## Stated problem
Beginning at the line containing "What OpenSCAD source", output every line to the end of the data below exactly as it appears.

## Input
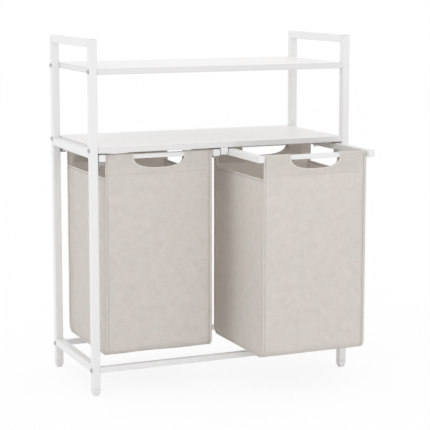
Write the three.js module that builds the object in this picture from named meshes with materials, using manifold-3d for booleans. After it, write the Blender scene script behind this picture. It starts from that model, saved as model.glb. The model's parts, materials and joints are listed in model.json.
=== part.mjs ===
// Laundry hamper with two bins: a white tube stand with two shelves, and two cloth bags that slide out
// on tube frames of their own under the middle shelf. The right bin stands partly pulled out.
// Millimetres, +Z up, the front towards -Y. The origin is on the floor under the middle of the whole
// object, so the stand is set back by half of the length that the right bin is pulled out.

import * as THREE from 'three';
import { mergeVertices } from 'three/addons/utils/BufferGeometryUtils.js';
import Module from 'manifold-3d';

const wasm = await Module();
wasm.setup();

// Driving dimensions
const width = 730;
const depth = 330;
const height = 908;
const topShelfDrop = 73;
const shelfSpacing = 197;
const shelfThickness = 15;
const pullOutLength = 180;

// Gaps between pieces that touch, and how far a cut runs past the face that it opens
const fit = 0.3;
const overrun = 4;

// Stand tubes
const frameTube = 20;
const frameWall = 1.2;
const frameRound = 1.8;
const crossTube = 15;
const crossWall = 1.2;
const crossRound = 1.5;
const crossEndPlate = 5;
const crossRailHeight = 66.3;
const lowSideRailHeight = 70;
const middleSideRailDrop = 5.5;

// Feet
const footHeight = 19;
const footTaper = 9;
const footTip = 13;
const footPlugLength = 20;

// Shelf boards
const boardEase = 0.8;
const boardRound = 1.5;

// Bolts
const boltThread = 6;
const boltReach = 25;
const boltHead = 11;
const boltHeadHeight = 3.2;
const boltHeadRim = 1;
const boltHeadFlat = 6.4;
const boltSocket = 4;
const boltSocketDepth = 2;

// Centre rail, its lugs and its screws
const centreRailWidth = 20;
const centreRailHeight = 18;
const centreRailWall = 1.2;
const centreRailRound = 1.5;
const lugThickness = 3;
const lugEdge = 3.5;
const frontLugSetback = 70;
const screwThread = 4.2;
const screwBite = 10;
const screwHead = 8.5;
const screwHeadHeight = 2.4;
const screwSetback = 40;

// Pegs and pins that carry the runners
const pegDiameter = 9;
const pegEase = 0.8;
const pegShank = 5;
const pegShankReach = 3;
const pegSetback = 1.5;

// Runners, the tubes that each bin slides on
const runnerTube = 17.5;
const runnerWall = 1.2;
const runnerRound = 1.5;
const runnerGap = 2.5;
const runnerDrop = 3.5;
const capThickness = 3;
const capPlugLength = 15;
const shoeThickness = 7.7;
const shoeSetback = 2;
const shoePlugLength = 24;
const stopLength = 5.2;
const stopWidth = 8;
const stopDepth = 5.5;

// Cross bars of a bin
const barTube = 12;
const barWall = 1;
const barRound = 1.2;
const barSetback = 17;

// Bags
const clothThickness = 2;
const sleeveThickness = 1.5;
const sleeveSlack = 0.5;
const sleeveRound = 4;
const channelRound = 1.2;
const bagGap = 1.5;
const bagBottomHeight = 98;
const bagBottomRound = 22;
const sidePanelDrop = 61;
const handleHalfWidth = 71.5;
const handleTopDrop = 8;
const handleDepth = 32;
const handleCurvePower = 2.5;

// Counts of steps in round shapes
const cornerSteps = 1;
const roundSides = 14;
const handleSteps = 12;
const bottomSteps = 4;

// Places that follow from the sizes
const quarterTurn = Math.PI / 2;
const postX = (width - frameTube) / 2;
const postY = (depth - frameTube) / 2;
const innerHalfWidth = width / 2 - frameTube;
const topShelfHeight = height - topShelfDrop;
const middleShelfHeight = topShelfHeight - shelfSpacing;
const topShelfMiddle = topShelfHeight - shelfThickness / 2;
const middleShelfMiddle = middleShelfHeight - shelfThickness / 2;
const middleShelfUnderside = middleShelfHeight - shelfThickness;
const boltHeights = [topShelfMiddle, middleShelfMiddle, crossRailHeight];
const boltHole = boltThread / 2 + fit;

const runnerTop = middleShelfUnderside - runnerDrop;
const runnerMiddle = runnerTop - runnerTube / 2;
const runnerUnderside = runnerTop - runnerTube;
const pegHeight = runnerUnderside - fit - pegDiameter / 2;
const pegLength = runnerGap + runnerTube - pegSetback;
const binMiddle = (innerHalfWidth + centreRailWidth / 2) / 2;
const binHalfWidth = (innerHalfWidth - centreRailWidth / 2) / 2 - runnerGap;
const runnerX = binHalfWidth - runnerTube / 2;
const runnerFront = -depth / 2 + capThickness + fit;
const runnerBack = depth / 2 - shoeSetback - shoeThickness - fit;
const stopBack = postY - pegDiameter / 2 - fit;

const centreRailTop = middleShelfUnderside - fit;
const centreRailMiddle = centreRailTop - centreRailHeight / 2;
const centreRailUnderside = centreRailTop - centreRailHeight;
const screwHole = screwThread / 2 + fit;
const screwPlaces = [-depth / 2 + screwSetback, depth / 2 - screwSetback];
const pinPlaces = [-depth / 2 + frontLugSetback, postY];

const sleeveHalf = barTube / 2 + sleeveSlack + sleeveThickness;
const barY = depth / 2 - barSetback;
const bagHalfDepth = barY + sleeveHalf;
const bagHalfWidth = binHalfWidth - runnerTube - bagGap;
const bagTop = runnerMiddle + sleeveHalf;

// Materials
const whitePaint = () => new THREE.MeshStandardMaterial({ color: 0xf3f3f1, roughness: 0.42, metalness: 0.1 });
const whiteBoard = () => new THREE.MeshStandardMaterial({ color: 0xf4f4f2, roughness: 0.5, metalness: 0 });
const whitePlastic = () => new THREE.MeshStandardMaterial({ color: 0xeeeeec, roughness: 0.55, metalness: 0 });
const greyPlastic = () => new THREE.MeshStandardMaterial({ color: 0xb4b5b6, roughness: 0.6, metalness: 0 });
const zincSteel = () => new THREE.MeshStandardMaterial({ color: 0x9c9d9f, roughness: 0.38, metalness: 0.85 });
const beigeCloth = () => new THREE.MeshStandardMaterial({ color: 0xcfc8c0, roughness: 0.95, metalness: 0 });

// Turns a closed geometry into a solid that can be cut and joined
function toSolid(geometry) {
  const bare = geometry.clone();
  bare.deleteAttribute('normal');
  bare.deleteAttribute('uv');
  const merged = mergeVertices(bare);
  return new wasm.Manifold(new wasm.Mesh({
    numProp: 3,
    vertProperties: new Float32Array(merged.attributes.position.array),
    triVerts: new Uint32Array(merged.index.array),
  }));
}

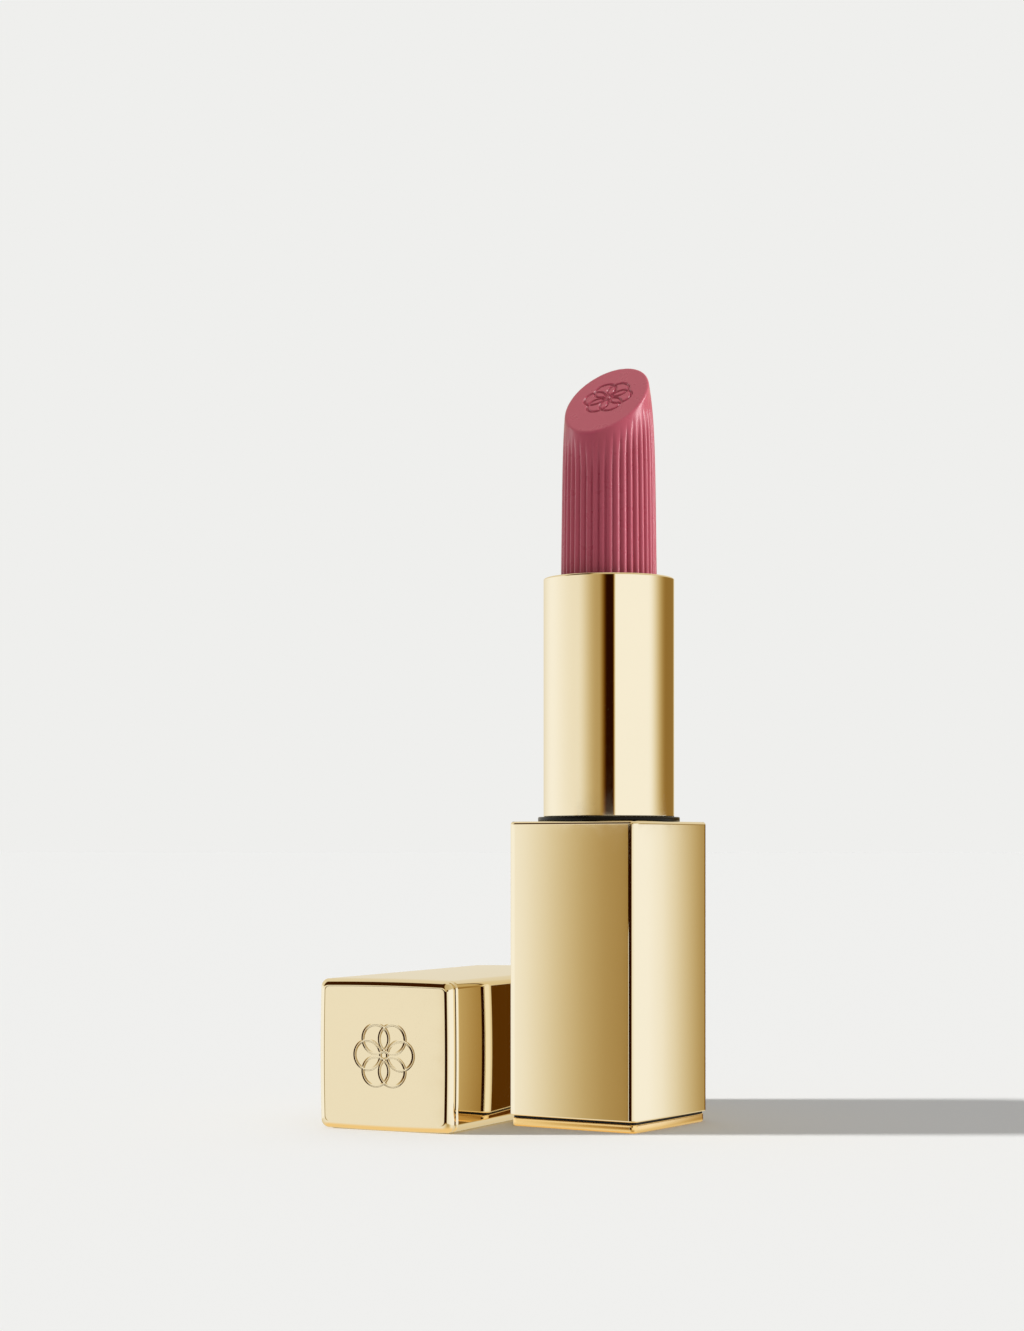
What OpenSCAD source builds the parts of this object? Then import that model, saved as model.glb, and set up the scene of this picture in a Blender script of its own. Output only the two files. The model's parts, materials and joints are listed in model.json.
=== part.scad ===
// Square twist-up lipstick case: metal base and cap, round sleeve, fluted wax bullet.
// Millimetres. The origin is the centre of the foot's underside and +Z runs up the case.
// The case stands open and fully wound up; its cap lies on its side next to it.

/* [Case section] */
// width of the square base and cap across their flats
case_width = 18.7; // [15:0.1:26]
// radius of the four long corners of the base and cap
corner_radius = 0.8; // [0.3:0.1:3]
// radius of the small fillet round the end edges of the metal shells
edge_radius = 0.35; // [0.1:0.05:0.7]
// thickness of the metal shells
shell_wall = 0.45; // [0.3:0.05:0.8]

/* [Foot and base] */
// thickness of the metal foot plate
foot_thickness = 1.05; // [0.6:0.05:2]
// how far the foot plate stands in from the faces of the base
foot_inset = 0.3; // [0:0.05:1]
// height of the black groove above the foot and in the cap
groove_height = 0.3; // [0.1:0.05:1]
// how far the black grooves stand in from the faces of the case
groove_inset = 0.55; // [0.2:0.05:1.5]
// height of the top face of the base above the floor
base_height = 38.1; // [30:0.5:50]
// height of the liner floor that carries the turning mechanism
mechanism_floor = 25.5; // [20:0.5:30]

/* [Collar and sleeve] */
// outer radius of the black collar ring on top of the base
collar_radius = 8.95; // [8.5:0.05:9.2]
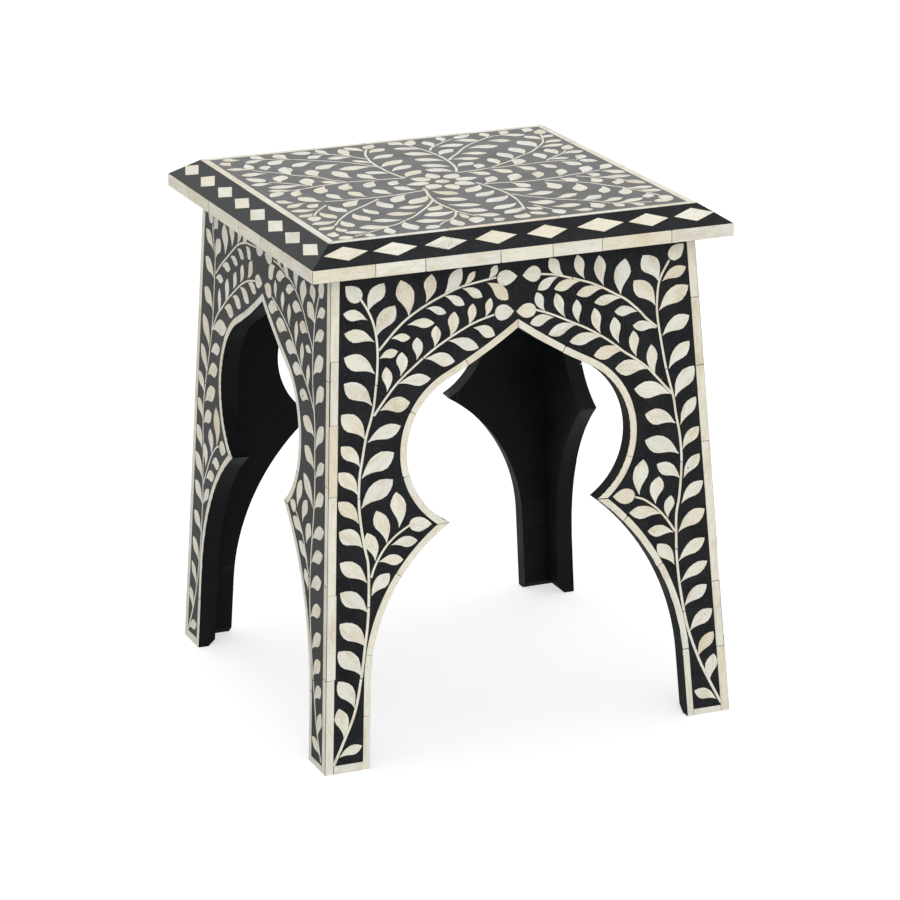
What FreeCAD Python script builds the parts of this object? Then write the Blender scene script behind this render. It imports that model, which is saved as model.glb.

## Task answer
What OpenSCAD source builds the parts of this object? Then import that model, saved as model.glb, and set up the scene of this picture in a Blender script of its own. Output only the two files. The model's parts, materials and joints are listed in model.json.
=== part.scad ===
// Square twist-up lipstick case: metal base and cap, round sleeve, fluted wax bullet.
// Millimetres. The origin is the centre of the foot's underside and +Z runs up the case.
// The case stands open and fully wound up; its cap lies on its side next to it.

/* [Case section] */
// width of the square base and cap across their flats
case_width = 18.7; // [15:0.1:26]
// radius of the four long corners of the base and cap
corner_radius = 0.8; // [0.3:0.1:3]
// radius of the small fillet round the end edges of the metal shells
edge_radius = 0.35; // [0.1:0.05:0.7]
// thickness of the metal shells
shell_wall = 0.45; // [0.3:0.05:0.8]

/* [Foot and base] */
// thickness of the metal foot plate
foot_thickness = 1.05; // [0.6:0.05:2]
// how far the foot plate stands in from the faces of the base
foot_inset = 0.3; // [0:0.05:1]
// height of the black groove above the foot and in the cap
groove_height = 0.3; // [0.1:0.05:1]
// how far the black grooves stand in from the faces of the case
groove_inset = 0.55; // [0.2:0.05:1.5]
// height of the top face of the base above the floor
base_height = 38.1; // [30:0.5:50]
// height of the liner floor that carries the turning mechanism
mechanism_floor = 25.5; // [20:0.5:30]

/* [Collar and sleeve] */
// outer radius of the black collar ring on top of the base
collar_radius = 8.95; // [8.5:0.05:9.2]
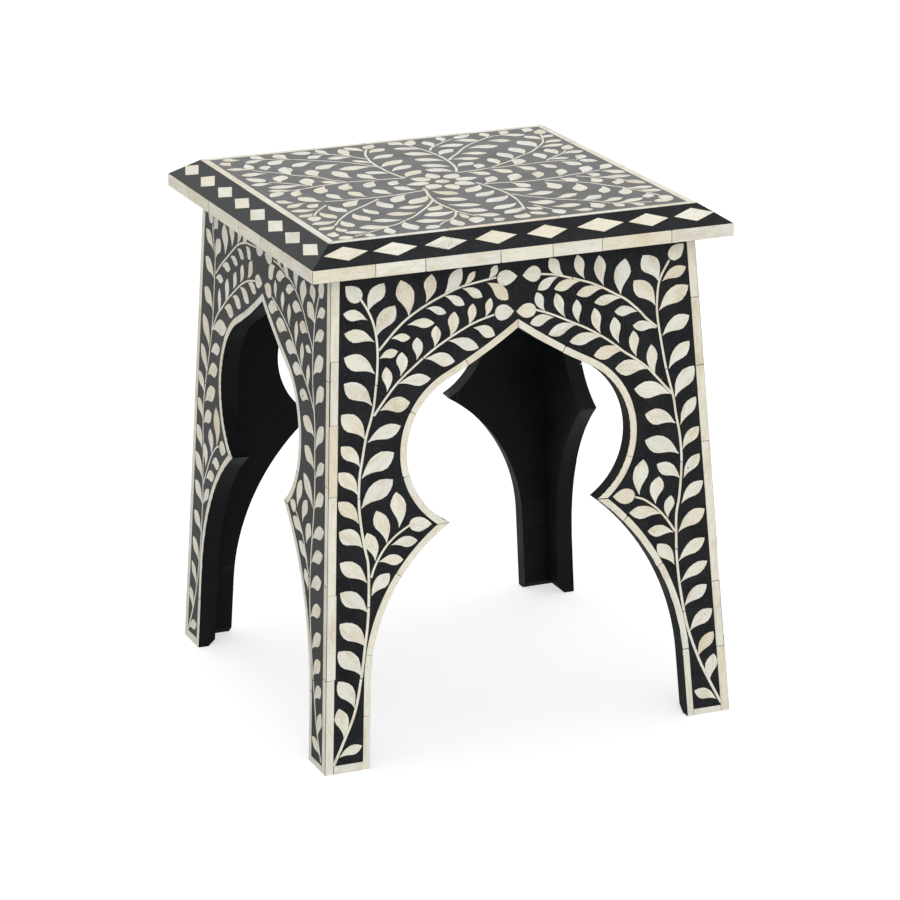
What FreeCAD Python script builds the parts of this object? Then write the Blender scene script behind this render. It imports that model, which is saved as model.glb.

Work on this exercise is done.